[Start of Provided data]

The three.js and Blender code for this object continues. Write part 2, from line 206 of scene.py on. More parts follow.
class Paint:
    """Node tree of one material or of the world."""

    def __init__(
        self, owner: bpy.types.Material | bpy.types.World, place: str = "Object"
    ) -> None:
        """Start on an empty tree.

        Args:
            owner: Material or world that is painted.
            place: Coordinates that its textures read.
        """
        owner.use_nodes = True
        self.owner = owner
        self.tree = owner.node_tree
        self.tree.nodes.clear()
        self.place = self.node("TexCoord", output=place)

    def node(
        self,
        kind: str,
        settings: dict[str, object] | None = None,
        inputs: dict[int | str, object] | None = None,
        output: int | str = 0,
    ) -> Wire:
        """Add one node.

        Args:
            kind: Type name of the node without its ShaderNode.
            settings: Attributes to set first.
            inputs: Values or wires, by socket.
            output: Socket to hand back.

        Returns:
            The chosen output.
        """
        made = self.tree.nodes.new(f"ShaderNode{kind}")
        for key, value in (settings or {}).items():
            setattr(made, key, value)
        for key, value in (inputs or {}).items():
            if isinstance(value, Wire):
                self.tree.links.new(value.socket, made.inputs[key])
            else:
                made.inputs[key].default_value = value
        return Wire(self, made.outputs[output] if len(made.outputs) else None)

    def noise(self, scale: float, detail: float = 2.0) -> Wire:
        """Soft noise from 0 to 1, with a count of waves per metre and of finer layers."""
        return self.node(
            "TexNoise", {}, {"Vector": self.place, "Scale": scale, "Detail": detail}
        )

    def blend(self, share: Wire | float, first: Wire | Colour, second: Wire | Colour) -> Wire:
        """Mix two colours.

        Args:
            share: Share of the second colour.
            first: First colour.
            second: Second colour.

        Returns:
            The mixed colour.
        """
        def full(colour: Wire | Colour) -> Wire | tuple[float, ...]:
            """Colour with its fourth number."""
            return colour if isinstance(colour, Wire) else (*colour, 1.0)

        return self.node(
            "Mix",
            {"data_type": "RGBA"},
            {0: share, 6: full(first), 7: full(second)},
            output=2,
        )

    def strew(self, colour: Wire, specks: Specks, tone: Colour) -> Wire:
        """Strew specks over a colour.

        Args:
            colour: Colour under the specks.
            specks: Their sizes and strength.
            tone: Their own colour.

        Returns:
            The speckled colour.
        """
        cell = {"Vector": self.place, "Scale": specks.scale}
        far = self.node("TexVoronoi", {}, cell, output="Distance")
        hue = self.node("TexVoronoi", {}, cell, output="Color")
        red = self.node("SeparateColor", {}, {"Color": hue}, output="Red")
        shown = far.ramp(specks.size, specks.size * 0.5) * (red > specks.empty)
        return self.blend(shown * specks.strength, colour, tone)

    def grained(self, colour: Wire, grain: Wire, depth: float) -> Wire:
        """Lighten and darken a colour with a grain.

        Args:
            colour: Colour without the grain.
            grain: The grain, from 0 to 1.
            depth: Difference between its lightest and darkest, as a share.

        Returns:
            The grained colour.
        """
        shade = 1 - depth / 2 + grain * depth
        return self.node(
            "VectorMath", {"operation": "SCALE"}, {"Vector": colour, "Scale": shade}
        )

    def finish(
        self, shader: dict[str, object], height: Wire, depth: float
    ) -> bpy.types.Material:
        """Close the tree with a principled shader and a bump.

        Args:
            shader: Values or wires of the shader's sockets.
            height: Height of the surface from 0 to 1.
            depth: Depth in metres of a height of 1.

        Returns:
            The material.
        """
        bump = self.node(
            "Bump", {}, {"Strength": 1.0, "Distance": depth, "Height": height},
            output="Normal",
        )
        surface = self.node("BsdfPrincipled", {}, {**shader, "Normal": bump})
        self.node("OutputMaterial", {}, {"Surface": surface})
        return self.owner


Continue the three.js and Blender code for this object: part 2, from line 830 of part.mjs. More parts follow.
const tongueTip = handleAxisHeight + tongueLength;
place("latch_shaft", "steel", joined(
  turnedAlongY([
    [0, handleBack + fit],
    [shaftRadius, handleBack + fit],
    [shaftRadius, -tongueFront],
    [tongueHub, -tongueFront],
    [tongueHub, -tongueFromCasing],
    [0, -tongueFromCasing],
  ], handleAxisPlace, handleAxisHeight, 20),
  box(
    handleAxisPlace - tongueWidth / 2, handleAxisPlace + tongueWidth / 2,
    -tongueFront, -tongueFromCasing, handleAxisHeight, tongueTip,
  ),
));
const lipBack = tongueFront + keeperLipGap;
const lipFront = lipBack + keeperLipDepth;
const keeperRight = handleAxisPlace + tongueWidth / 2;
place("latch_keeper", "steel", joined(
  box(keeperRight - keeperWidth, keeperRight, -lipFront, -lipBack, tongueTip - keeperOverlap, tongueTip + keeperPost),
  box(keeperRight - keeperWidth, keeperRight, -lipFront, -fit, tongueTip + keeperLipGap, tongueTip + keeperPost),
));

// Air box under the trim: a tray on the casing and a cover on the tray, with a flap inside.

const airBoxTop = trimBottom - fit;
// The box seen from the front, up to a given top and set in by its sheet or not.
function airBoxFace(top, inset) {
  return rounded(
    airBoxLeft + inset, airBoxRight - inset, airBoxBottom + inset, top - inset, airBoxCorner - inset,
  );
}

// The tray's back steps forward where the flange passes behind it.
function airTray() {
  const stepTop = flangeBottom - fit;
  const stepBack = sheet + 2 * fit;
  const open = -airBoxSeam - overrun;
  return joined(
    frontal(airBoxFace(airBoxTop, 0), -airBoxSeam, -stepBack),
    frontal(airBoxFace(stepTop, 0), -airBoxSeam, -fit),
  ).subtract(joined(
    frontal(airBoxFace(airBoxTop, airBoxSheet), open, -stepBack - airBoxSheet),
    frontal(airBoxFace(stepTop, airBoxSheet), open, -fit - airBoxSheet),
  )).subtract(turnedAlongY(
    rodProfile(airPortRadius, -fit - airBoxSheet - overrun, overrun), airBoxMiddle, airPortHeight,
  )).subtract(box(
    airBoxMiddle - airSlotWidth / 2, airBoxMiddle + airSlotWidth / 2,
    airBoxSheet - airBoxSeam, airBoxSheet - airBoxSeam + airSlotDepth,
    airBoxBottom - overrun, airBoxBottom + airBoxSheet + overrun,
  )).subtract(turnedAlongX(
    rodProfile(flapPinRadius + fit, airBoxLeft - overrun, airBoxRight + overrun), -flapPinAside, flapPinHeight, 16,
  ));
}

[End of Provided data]

Do this
Word for word, write out all of the data above.

Completed task
The three.js and Blender code for this object continues. Write part 2, from line 206 of scene.py on. More parts follow.
class Paint:
    """Node tree of one material or of the world."""

    def __init__(
        self, owner: bpy.types.Material | bpy.types.World, place: str = "Object"
    ) -> None:
        """Start on an empty tree.

        Args:
            owner: Material or world that is painted.
            place: Coordinates that its textures read.
        """
        owner.use_nodes = True
        self.owner = owner
        self.tree = owner.node_tree
        self.tree.nodes.clear()
        self.place = self.node("TexCoord", output=place)

    def node(
        self,
        kind: str,
        settings: dict[str, object] | None = None,
        inputs: dict[int | str, object] | None = None,
        output: int | str = 0,
    ) -> Wire:
        """Add one node.

        Args:
            kind: Type name of the node without its ShaderNode.
            settings: Attributes to set first.
            inputs: Values or wires, by socket.
            output: Socket to hand back.

        Returns:
            The chosen output.
        """
        made = self.tree.nodes.new(f"ShaderNode{kind}")
        for key, value in (settings or {}).items():
            setattr(made, key, value)
        for key, value in (inputs or {}).items():
            if isinstance(value, Wire):
                self.tree.links.new(value.socket, made.inputs[key])
            else:
                made.inputs[key].default_value = value
        return Wire(self, made.outputs[output] if len(made.outputs) else None)

    def noise(self, scale: float, detail: float = 2.0) -> Wire:
        """Soft noise from 0 to 1, with a count of waves per metre and of finer layers."""
        return self.node(
            "TexNoise", {}, {"Vector": self.place, "Scale": scale, "Detail": detail}
        )

    def blend(self, share: Wire | float, first: Wire | Colour, second: Wire | Colour) -> Wire:
        """Mix two colours.

        Args:
            share: Share of the second colour.
            first: First colour.
            second: Second colour.

        Returns:
            The mixed colour.
        """
        def full(colour: Wire | Colour) -> Wire | tuple[float, ...]:
            """Colour with its fourth number."""
            return colour if isinstance(colour, Wire) else (*colour, 1.0)

        return self.node(
            "Mix",
            {"data_type": "RGBA"},
            {0: share, 6: full(first), 7: full(second)},
            output=2,
        )

    def strew(self, colour: Wire, specks: Specks, tone: Colour) -> Wire:
        """Strew specks over a colour.

        Args:
            colour: Colour under the specks.
            specks: Their sizes and strength.
            tone: Their own colour.

        Returns:
            The speckled colour.
        """
        cell = {"Vector": self.place, "Scale": specks.scale}
        far = self.node("TexVoronoi", {}, cell, output="Distance")
        hue = self.node("TexVoronoi", {}, cell, output="Color")
        red = self.node("SeparateColor", {}, {"Color": hue}, output="Red")
        shown = far.ramp(specks.size, specks.size * 0.5) * (red > specks.empty)
        return self.blend(shown * specks.strength, colour, tone)

    def grained(self, colour: Wire, grain: Wire, depth: float) -> Wire:
        """Lighten and darken a colour with a grain.

        Args:
            colour: Colour without the grain.
            grain: The grain, from 0 to 1.
            depth: Difference between its lightest and darkest, as a share.

        Returns:
            The grained colour.
        """
        shade = 1 - depth / 2 + grain * depth
        return self.node(
            "VectorMath", {"operation": "SCALE"}, {"Vector": colour, "Scale": shade}
        )

    def finish(
        self, shader: dict[str, object], height: Wire, depth: float
    ) -> bpy.types.Material:
        """Close the tree with a principled shader and a bump.

        Args:
            shader: Values or wires of the shader's sockets.
            height: Height of the surface from 0 to 1.
            depth: Depth in metres of a height of 1.

        Returns:
            The material.
        """
        bump = self.node(
            "Bump", {}, {"Strength": 1.0, "Distance": depth, "Height": height},
            output="Normal",
        )
        surface = self.node("BsdfPrincipled", {}, {**shader, "Normal": bump})
        self.node("OutputMaterial", {}, {"Surface": surface})
        return self.owner


Continue the three.js and Blender code for this object: part 2, from line 830 of part.mjs. More parts follow.
const tongueTip = handleAxisHeight + tongueLength;
place("latch_shaft", "steel", joined(
  turnedAlongY([
    [0, handleBack + fit],
    [shaftRadius, handleBack + fit],
    [shaftRadius, -tongueFront],
    [tongueHub, -tongueFront],
    [tongueHub, -tongueFromCasing],
    [0, -tongueFromCasing],
  ], handleAxisPlace, handleAxisHeight, 20),
  box(
    handleAxisPlace - tongueWidth / 2, handleAxisPlace + tongueWidth / 2,
    -tongueFront, -tongueFromCasing, handleAxisHeight, tongueTip,
  ),
));
const lipBack = tongueFront + keeperLipGap;
const lipFront = lipBack + keeperLipDepth;
const keeperRight = handleAxisPlace + tongueWidth / 2;
place("latch_keeper", "steel", joined(
  box(keeperRight - keeperWidth, keeperRight, -lipFront, -lipBack, tongueTip - keeperOverlap, tongueTip + keeperPost),
  box(keeperRight - keeperWidth, keeperRight, -lipFront, -fit, tongueTip + keeperLipGap, tongueTip + keeperPost),
));

// Air box under the trim: a tray on the casing and a cover on the tray, with a flap inside.

const airBoxTop = trimBottom - fit;
// The box seen from the front, up to a given top and set in by its sheet or not.
function airBoxFace(top, inset) {
  return rounded(
    airBoxLeft + inset, airBoxRight - inset, airBoxBottom + inset, top - inset, airBoxCorner - inset,
  );
}

// The tray's back steps forward where the flange passes behind it.
function airTray() {
  const stepTop = flangeBottom - fit;
  const stepBack = sheet + 2 * fit;
  const open = -airBoxSeam - overrun;
  return joined(
    frontal(airBoxFace(airBoxTop, 0), -airBoxSeam, -stepBack),
    frontal(airBoxFace(stepTop, 0), -airBoxSeam, -fit),
  ).subtract(joined(
    frontal(airBoxFace(airBoxTop, airBoxSheet), open, -stepBack - airBoxSheet),
    frontal(airBoxFace(stepTop, airBoxSheet), open, -fit - airBoxSheet),
  )).subtract(turnedAlongY(
    rodProfile(airPortRadius, -fit - airBoxSheet - overrun, overrun), airBoxMiddle, airPortHeight,
  )).subtract(box(
    airBoxMiddle - airSlotWidth / 2, airBoxMiddle + airSlotWidth / 2,
    airBoxSheet - airBoxSeam, airBoxSheet - airBoxSeam + airSlotDepth,
    airBoxBottom - overrun, airBoxBottom + airBoxSheet + overrun,
  )).subtract(turnedAlongX(
    rodProfile(flapPinRadius + fit, airBoxLeft - overrun, airBoxRight + overrun), -flapPinAside, flapPinHeight, 16,
  ));
}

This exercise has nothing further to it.